Sam: What is your favorite part of your job as a VC?
Astasia: I do early-stage investing that includes pre-seed, seed, and Series A. I often partner with day zero founders who haven’t built the product or don’t have customers yet. For me, working with really early-stage founders is the most enjoyable aspect of the role. It’s more than just being a financial partner to them but acting as an operating partner. I like to be there for them during those magic moments of helping with customer introductions, closing new teammates, and seeing how they learn and grow over time. At the end of the day, we’re betting on people. With that in mind, the relationships that I have with my founders are incredibly important. My goal is to help them achieve their dreams by doing anything in my power to help them as they navigate their startup’s journey.
Sam: Are there any aspects of venture capital where you think the industry can change in a more positive way?
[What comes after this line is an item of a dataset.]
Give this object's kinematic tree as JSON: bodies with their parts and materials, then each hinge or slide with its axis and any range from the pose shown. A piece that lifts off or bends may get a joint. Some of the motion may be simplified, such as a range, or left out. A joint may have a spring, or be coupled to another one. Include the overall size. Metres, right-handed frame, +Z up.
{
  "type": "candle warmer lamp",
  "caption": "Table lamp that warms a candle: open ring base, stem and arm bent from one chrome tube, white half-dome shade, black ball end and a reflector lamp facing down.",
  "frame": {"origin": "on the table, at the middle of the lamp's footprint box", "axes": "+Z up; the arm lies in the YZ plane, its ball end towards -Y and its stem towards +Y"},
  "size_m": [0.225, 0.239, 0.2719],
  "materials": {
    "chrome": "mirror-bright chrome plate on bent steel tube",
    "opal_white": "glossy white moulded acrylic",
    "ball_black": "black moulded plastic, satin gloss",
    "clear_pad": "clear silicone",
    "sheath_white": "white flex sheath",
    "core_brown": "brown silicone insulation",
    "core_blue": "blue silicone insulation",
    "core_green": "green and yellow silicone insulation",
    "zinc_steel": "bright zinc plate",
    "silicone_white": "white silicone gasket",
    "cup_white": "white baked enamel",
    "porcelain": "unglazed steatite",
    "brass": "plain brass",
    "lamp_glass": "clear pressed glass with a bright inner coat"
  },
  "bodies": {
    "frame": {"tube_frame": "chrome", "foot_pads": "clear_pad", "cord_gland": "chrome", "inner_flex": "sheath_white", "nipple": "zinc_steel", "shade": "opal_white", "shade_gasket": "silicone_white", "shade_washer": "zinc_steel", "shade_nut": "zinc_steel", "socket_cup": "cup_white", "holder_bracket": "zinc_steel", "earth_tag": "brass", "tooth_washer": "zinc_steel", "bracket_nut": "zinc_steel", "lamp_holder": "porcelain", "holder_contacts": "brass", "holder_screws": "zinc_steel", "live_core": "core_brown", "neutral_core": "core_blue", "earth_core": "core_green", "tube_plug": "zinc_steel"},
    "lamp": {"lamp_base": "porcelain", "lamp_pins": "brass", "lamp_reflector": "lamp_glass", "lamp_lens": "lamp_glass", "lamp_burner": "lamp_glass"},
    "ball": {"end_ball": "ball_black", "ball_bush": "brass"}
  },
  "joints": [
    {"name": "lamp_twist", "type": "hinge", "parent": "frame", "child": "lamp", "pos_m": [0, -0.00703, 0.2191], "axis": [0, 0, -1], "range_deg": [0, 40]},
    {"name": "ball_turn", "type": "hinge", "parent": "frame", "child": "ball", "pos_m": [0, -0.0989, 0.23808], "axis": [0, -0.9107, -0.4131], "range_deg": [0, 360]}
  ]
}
Astasia: While we as a community are improving, more can be done to support female and diverse founders. Work-Bench came out with a report that said that only about 2% of enterprise software companies have a female founder. It’s an even lower percentage for diverse founders. Open-mindedness and support of people with diverse backgrounds who are courageous enough to start a business is really important to changing the industry. It’s something that I strive to improve and have partnered with a number of female and diverse founder-led enterprise software companies. This mission is incredibly important to me. I think we’re doing better as a community, but we can go further in supporting that vision.
Sam: Where do you see yourself in a decade from now?
Astasia: I feel honored to have the opportunity to be a venture capitalist. It's such a unique role, and I feel lucky everyday to have a chance to speak with people who are trying to transform the world. In 10 years, I envision myself continuing to be a VC working with founders who dare to dream big.